───── Recorded data ─────
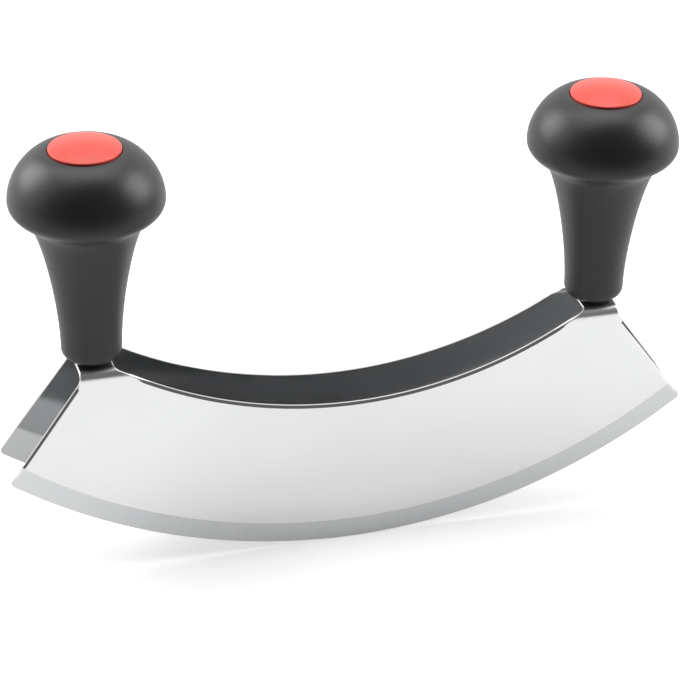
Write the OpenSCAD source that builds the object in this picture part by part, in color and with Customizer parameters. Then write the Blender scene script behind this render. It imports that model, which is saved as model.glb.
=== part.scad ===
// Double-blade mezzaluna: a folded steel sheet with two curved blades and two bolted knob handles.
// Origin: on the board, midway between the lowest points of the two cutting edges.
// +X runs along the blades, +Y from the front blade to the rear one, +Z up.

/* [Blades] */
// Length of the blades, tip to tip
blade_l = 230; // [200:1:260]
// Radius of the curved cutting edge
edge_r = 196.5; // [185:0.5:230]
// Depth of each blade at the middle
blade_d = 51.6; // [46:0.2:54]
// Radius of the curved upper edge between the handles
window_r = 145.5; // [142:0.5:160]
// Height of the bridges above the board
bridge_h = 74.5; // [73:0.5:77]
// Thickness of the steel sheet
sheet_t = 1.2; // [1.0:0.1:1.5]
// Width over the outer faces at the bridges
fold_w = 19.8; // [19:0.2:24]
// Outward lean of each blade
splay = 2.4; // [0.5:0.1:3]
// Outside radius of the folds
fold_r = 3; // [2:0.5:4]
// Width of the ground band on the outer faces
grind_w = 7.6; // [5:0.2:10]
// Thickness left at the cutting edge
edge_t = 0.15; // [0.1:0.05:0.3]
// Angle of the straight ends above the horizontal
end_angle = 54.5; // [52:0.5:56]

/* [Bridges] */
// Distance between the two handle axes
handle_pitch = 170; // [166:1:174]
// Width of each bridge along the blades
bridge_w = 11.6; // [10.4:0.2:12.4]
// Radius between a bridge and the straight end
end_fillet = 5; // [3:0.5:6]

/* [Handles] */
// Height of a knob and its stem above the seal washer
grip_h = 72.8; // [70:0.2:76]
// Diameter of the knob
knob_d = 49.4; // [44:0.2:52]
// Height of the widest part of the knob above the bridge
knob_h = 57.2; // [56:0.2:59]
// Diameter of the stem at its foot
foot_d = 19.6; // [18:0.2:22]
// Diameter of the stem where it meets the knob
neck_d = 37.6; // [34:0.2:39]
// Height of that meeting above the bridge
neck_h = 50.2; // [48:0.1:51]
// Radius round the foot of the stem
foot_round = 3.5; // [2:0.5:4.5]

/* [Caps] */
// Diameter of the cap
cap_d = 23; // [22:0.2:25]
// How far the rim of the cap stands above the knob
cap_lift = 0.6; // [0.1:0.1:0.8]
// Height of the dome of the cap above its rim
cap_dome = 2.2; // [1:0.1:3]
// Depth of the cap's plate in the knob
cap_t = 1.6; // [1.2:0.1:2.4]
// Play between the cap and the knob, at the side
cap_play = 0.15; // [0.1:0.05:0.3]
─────
───── Recorded data ─────
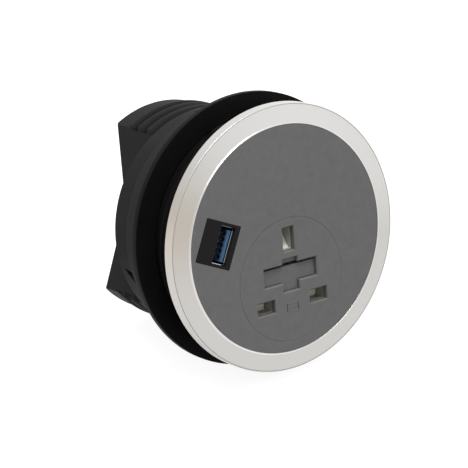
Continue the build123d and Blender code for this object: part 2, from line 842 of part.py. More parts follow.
─────
───── Recorded data ─────
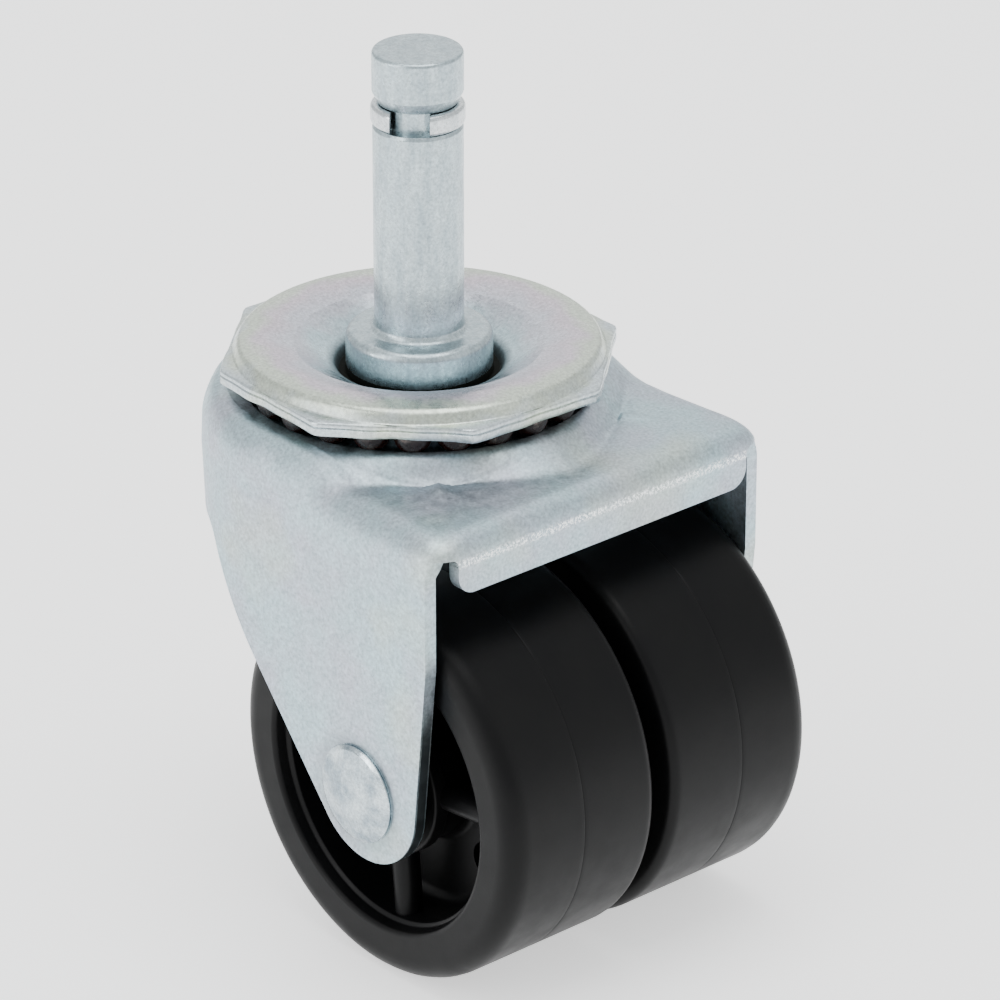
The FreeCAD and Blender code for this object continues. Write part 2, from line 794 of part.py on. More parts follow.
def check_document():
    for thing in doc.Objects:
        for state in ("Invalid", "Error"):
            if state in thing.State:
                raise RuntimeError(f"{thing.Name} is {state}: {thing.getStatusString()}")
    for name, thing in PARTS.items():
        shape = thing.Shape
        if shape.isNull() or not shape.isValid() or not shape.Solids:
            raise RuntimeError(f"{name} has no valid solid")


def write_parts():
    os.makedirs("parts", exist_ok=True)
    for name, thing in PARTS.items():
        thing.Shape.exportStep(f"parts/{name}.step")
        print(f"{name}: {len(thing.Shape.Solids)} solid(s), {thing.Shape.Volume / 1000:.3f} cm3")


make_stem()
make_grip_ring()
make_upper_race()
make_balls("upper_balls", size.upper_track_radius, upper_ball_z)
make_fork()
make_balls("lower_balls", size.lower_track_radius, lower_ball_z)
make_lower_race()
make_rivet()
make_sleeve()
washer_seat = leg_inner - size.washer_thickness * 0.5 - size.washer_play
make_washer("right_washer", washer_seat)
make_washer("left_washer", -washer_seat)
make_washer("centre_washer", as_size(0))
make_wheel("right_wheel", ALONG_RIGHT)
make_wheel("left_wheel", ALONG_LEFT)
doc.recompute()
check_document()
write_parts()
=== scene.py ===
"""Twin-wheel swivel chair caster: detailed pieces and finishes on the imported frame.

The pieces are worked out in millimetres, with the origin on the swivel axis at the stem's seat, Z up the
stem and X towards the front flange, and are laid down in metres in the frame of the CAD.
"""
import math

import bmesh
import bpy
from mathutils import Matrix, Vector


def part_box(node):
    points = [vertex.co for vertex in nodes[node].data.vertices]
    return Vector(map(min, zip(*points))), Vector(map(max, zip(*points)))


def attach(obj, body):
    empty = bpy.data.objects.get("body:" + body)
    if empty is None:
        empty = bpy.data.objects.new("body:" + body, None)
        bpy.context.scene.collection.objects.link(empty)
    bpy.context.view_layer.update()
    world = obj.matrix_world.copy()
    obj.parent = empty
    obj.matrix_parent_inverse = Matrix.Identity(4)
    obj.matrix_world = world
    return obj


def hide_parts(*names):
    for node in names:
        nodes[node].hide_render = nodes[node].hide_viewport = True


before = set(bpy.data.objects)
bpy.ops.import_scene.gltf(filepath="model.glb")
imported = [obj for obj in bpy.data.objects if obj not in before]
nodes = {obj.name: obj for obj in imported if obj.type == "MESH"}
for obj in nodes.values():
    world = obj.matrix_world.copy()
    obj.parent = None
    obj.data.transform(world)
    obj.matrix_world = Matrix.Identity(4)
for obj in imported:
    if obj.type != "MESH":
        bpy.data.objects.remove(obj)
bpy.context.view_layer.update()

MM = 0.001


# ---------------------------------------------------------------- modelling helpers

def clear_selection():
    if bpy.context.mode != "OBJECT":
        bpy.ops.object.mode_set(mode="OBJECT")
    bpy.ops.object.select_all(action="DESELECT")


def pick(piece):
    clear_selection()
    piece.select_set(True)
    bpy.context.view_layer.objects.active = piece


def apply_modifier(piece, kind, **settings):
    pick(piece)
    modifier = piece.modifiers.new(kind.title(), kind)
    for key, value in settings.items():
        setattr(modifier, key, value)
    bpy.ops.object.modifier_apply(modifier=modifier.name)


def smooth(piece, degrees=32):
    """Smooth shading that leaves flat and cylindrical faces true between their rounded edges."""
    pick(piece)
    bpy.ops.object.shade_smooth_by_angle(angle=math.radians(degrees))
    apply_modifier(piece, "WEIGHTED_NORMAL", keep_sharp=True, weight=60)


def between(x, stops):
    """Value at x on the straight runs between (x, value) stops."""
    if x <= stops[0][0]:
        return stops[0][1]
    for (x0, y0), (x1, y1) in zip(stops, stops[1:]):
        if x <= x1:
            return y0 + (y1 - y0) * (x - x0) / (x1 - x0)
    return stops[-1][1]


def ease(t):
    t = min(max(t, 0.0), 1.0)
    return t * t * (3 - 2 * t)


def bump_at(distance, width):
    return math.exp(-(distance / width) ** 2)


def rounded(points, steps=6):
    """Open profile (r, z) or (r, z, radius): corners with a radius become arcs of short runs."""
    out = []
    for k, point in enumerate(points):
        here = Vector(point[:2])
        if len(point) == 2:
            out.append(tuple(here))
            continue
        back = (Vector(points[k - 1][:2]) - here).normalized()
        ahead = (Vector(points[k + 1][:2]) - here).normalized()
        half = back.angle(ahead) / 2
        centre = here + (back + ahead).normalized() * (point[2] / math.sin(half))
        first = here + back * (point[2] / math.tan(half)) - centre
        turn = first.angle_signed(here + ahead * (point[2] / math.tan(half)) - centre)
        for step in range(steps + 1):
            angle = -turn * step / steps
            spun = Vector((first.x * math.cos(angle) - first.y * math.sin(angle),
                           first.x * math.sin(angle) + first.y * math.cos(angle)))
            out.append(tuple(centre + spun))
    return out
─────
> [Aim of the task]
Begin with the line containing "make_stem()" and end with the line containing "nodes[node].hide_render = nodes[node].hide_viewport"; repeat every line from start to finish exactly, and nothing outside them.

> [Reply]
make_stem()
make_grip_ring()
make_upper_race()
make_balls("upper_balls", size.upper_track_radius, upper_ball_z)
make_fork()
make_balls("lower_balls", size.lower_track_radius, lower_ball_z)
make_lower_race()
make_rivet()
make_sleeve()
washer_seat = leg_inner - size.washer_thickness * 0.5 - size.washer_play
make_washer("right_washer", washer_seat)
make_washer("left_washer", -washer_seat)
make_washer("centre_washer", as_size(0))
make_wheel("right_wheel", ALONG_RIGHT)
make_wheel("left_wheel", ALONG_LEFT)
doc.recompute()
check_document()
write_parts()
=== scene.py ===
"""Twin-wheel swivel chair caster: detailed pieces and finishes on the imported frame.

The pieces are worked out in millimetres, with the origin on the swivel axis at the stem's seat, Z up the
stem and X towards the front flange, and are laid down in metres in the frame of the CAD.
"""
import math

import bmesh
import bpy
from mathutils import Matrix, Vector


def part_box(node):
    points = [vertex.co for vertex in nodes[node].data.vertices]
    return Vector(map(min, zip(*points))), Vector(map(max, zip(*points)))


def attach(obj, body):
    empty = bpy.data.objects.get("body:" + body)
    if empty is None:
        empty = bpy.data.objects.new("body:" + body, None)
        bpy.context.scene.collection.objects.link(empty)
    bpy.context.view_layer.update()
    world = obj.matrix_world.copy()
    obj.parent = empty
    obj.matrix_parent_inverse = Matrix.Identity(4)
    obj.matrix_world = world
    return obj


def hide_parts(*names):
    for node in names:
        nodes[node].hide_render = nodes[node].hide_viewport = True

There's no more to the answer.